## begin Data for the task

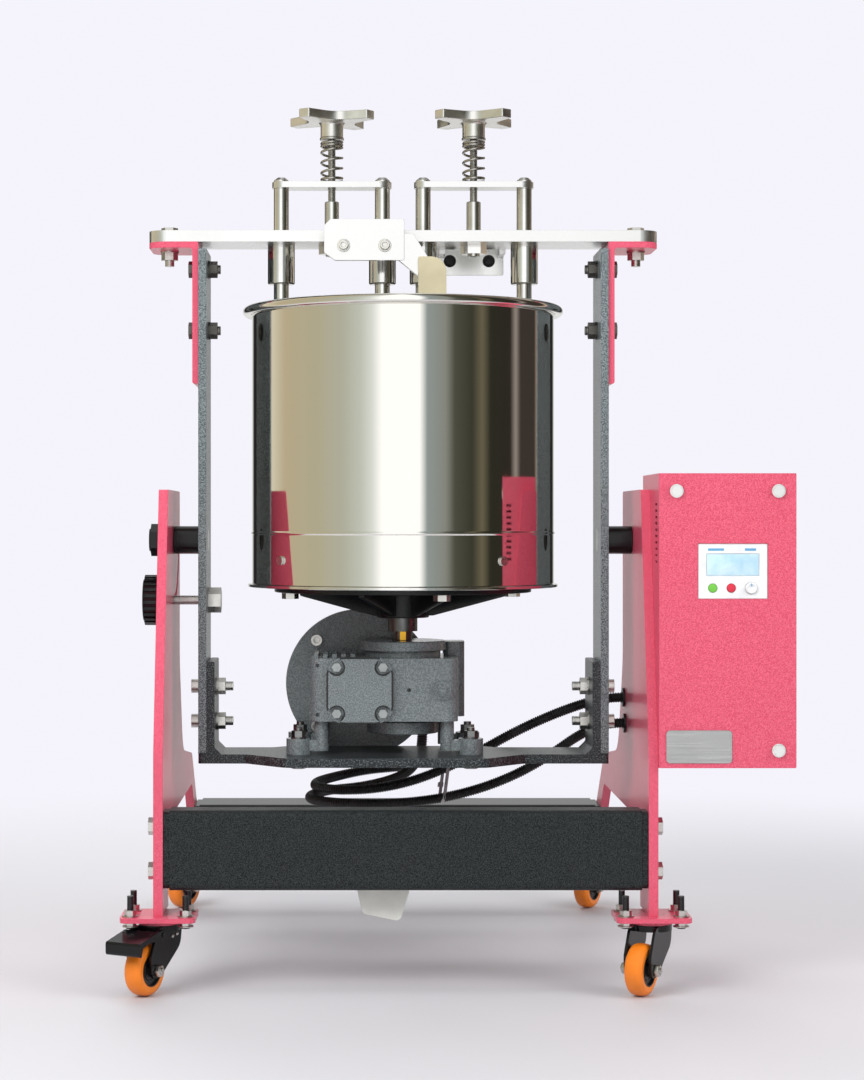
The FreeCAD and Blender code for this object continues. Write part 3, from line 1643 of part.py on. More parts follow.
parts = {
    "left_side_plate": side_plate(-1),
    "right_side_plate": side_plate(1),
    "front_beam": beam(plate_front, plate_front + beam_depth, front_beam_bottom,
                       front_beam_bottom + beam_height,
                       beam_bolt_points(-1)[:2] + beam_bolt_points(1)[:2]),
    "rear_beam": beam(rear_beam_front, rear_beam_front + beam_height, rear_beam_bottom,
                      rear_beam_bottom + beam_depth,
                      beam_bolt_points(-1)[2:] + beam_bolt_points(1)[2:]),
    "foot_plates": foot_plates(),
    "frame_bolts": frame_bolts(),
    "trunnion_bushes": trunnion_bushes(),
    "control_box": control_box(),
    "control_box_cover": control_box_cover(),
    "control_box_screws": control_box_screws(),
    "keypad": keypad(),
    "nameplate": nameplate(),
    "cable_glands": cable_glands(),
    "floor_tongue": floor_tongue(),
    "lock_knob": lock_knob(),
    "run_button": push_button(0),
    "stop_button": push_button(1),
    "speed_dial": speed_dial(),
    "brake_pedal": caster_placed(brake_pedal(), -1, front_foot_y),
    "drum_shell": drum_shell(),
    "drum_base": drum_base(),
    "granite_base": granite_base(),
    "drive_shaft": drive_shaft(),
    "drum_screws": drum_screws(),
    "yoke_arms": yoke_arms(),
    "yoke_base": yoke_base(),
    "yoke_bolts": yoke_bolts(),
    "top_brackets": top_brackets(),
    "trunnions": trunnions(),
    "top_bar": top_bar(),
    "guide_bushes": guide_bushes(),
    "screw_bosses": screw_bosses(),
    "scraper_brackets": scraper_brackets(),
    "scraper_blade": scraper_blade(),
    "gearbox_housing": gearbox_housing(),
    "gearbox_cover": gearbox_cover(),
    "gearbox_bolts": gearbox_bolts(),
    "motor": motor(),
    "fan_cowl": fan_cowl(),
    "conduits": conduits(),
}
for name, unit in (("left", -1), ("right", 1)):
    parts[name + "_posts"] = head_posts(unit)
    parts[name + "_bridge"] = head_bridge(unit)
    parts[name + "_roller"] = stone_roller(unit)
    parts[name + "_spring"] = pressure_spring(unit)
    parts[name + "_washer"] = thrust_washer(unit)
    parts[name + "_handwheel"] = handwheel(unit)
for place, side, foot_y in (
    ("front_left", -1, front_foot_y),
    ("front_right", 1, front_foot_y),
    ("rear_left", -1, rear_foot_y),
    ("rear_right", 1, rear_foot_y),
):
    braked = place == "front_left"
    parts[place + "_fork"] = caster_placed(caster_fork(braked), side, foot_y)
    parts[place + "_wheel"] = caster_placed(caster_wheel(), side, foot_y)

whole = Part.makeCompound(list(parts.values())).BoundBox
shift = V(-(whole.XMin + whole.XMax) / 2, -(whole.YMin + whole.YMax) / 2, 0)
os.makedirs("parts", exist_ok=True)
for name, shape in parts.items():
    shape.translate(shift)
    shape.exportStep("parts/" + name + ".step")
print(len(parts), "parts, shift", shift)
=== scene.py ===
import math

import bmesh
import bpy
from mathutils import Matrix, Vector


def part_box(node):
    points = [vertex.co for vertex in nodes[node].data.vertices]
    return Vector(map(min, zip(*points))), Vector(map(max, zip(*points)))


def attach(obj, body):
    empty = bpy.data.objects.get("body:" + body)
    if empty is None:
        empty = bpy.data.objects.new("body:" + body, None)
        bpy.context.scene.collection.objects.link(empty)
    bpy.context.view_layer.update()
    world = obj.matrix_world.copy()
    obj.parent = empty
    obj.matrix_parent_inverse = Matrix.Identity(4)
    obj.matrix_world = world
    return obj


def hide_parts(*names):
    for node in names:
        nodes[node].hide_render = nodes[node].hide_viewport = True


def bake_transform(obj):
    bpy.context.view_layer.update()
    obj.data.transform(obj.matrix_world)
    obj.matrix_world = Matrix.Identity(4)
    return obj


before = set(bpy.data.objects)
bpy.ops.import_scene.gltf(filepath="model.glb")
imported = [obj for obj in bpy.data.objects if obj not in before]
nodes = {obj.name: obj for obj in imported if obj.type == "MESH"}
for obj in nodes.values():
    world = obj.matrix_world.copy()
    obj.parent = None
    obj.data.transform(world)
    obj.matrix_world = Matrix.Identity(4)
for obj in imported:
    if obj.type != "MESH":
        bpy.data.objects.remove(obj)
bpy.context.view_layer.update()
print("frame loaded,", len(nodes), "nodes")

# the drum's axis stands here on the floor, and what follows is measured from it
drumX = (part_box("top_bar")[0].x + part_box("top_bar")[1].x) / 2
drumY = (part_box("top_bar")[0].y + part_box("top_bar")[1].y) / 2


def spot(x, y, z):
    # millimetres from the drum's axis and the floor, as metres in the frame
    return Vector((drumX + x / 1000, drumY + y / 1000, z / 1000))


def clearSelection():
    bpy.ops.object.select_all(action="DESELECT")


def selectOnly(piece):
    clearSelection()
    piece.select_set(True)
    bpy.context.view_layer.objects.active = piece


def startPiece(name):
    piece = bpy.context.active_object
    piece.name = name
    piece.data.name = name
    return piece


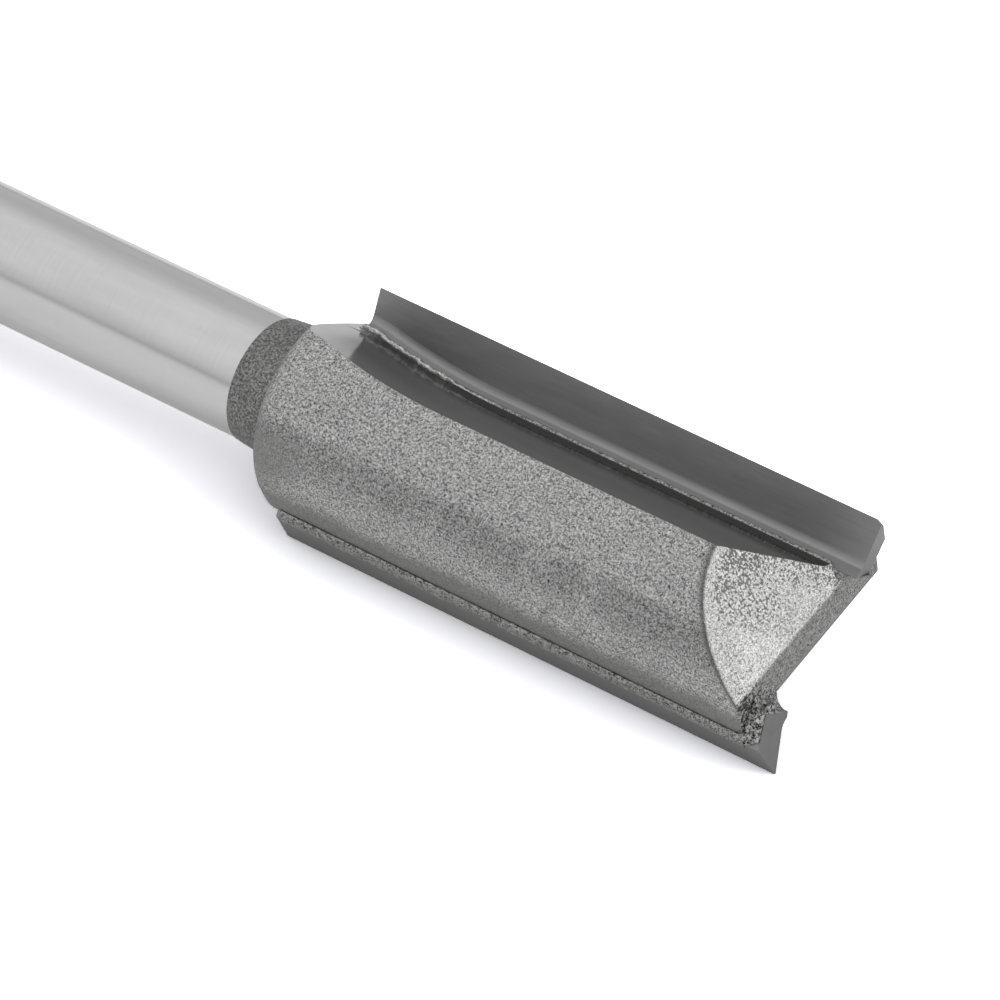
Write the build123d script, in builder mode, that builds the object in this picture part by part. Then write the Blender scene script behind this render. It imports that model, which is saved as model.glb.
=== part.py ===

## end Data for the task

Exactly and exclusively, reproduce the lines that start at the line containing "whole = Part.makeCompound(list(parts.values())).BoundBox" and end at the line containing "before = set(bpy.data.objects)", inclusive of both.

whole = Part.makeCompound(list(parts.values())).BoundBox
shift = V(-(whole.XMin + whole.XMax) / 2, -(whole.YMin + whole.YMax) / 2, 0)
os.makedirs("parts", exist_ok=True)
for name, shape in parts.items():
    shape.translate(shift)
    shape.exportStep("parts/" + name + ".step")
print(len(parts), "parts, shift", shift)
=== scene.py ===
import math

import bmesh
import bpy
from mathutils import Matrix, Vector


def part_box(node):
    points = [vertex.co for vertex in nodes[node].data.vertices]
    return Vector(map(min, zip(*points))), Vector(map(max, zip(*points)))


def attach(obj, body):
    empty = bpy.data.objects.get("body:" + body)
    if empty is None:
        empty = bpy.data.objects.new("body:" + body, None)
        bpy.context.scene.collection.objects.link(empty)
    bpy.context.view_layer.update()
    world = obj.matrix_world.copy()
    obj.parent = empty
    obj.matrix_parent_inverse = Matrix.Identity(4)
    obj.matrix_world = world
    return obj


def hide_parts(*names):
    for node in names:
        nodes[node].hide_render = nodes[node].hide_viewport = True


def bake_transform(obj):
    bpy.context.view_layer.update()
    obj.data.transform(obj.matrix_world)
    obj.matrix_world = Matrix.Identity(4)
    return obj


before = set(bpy.data.objects)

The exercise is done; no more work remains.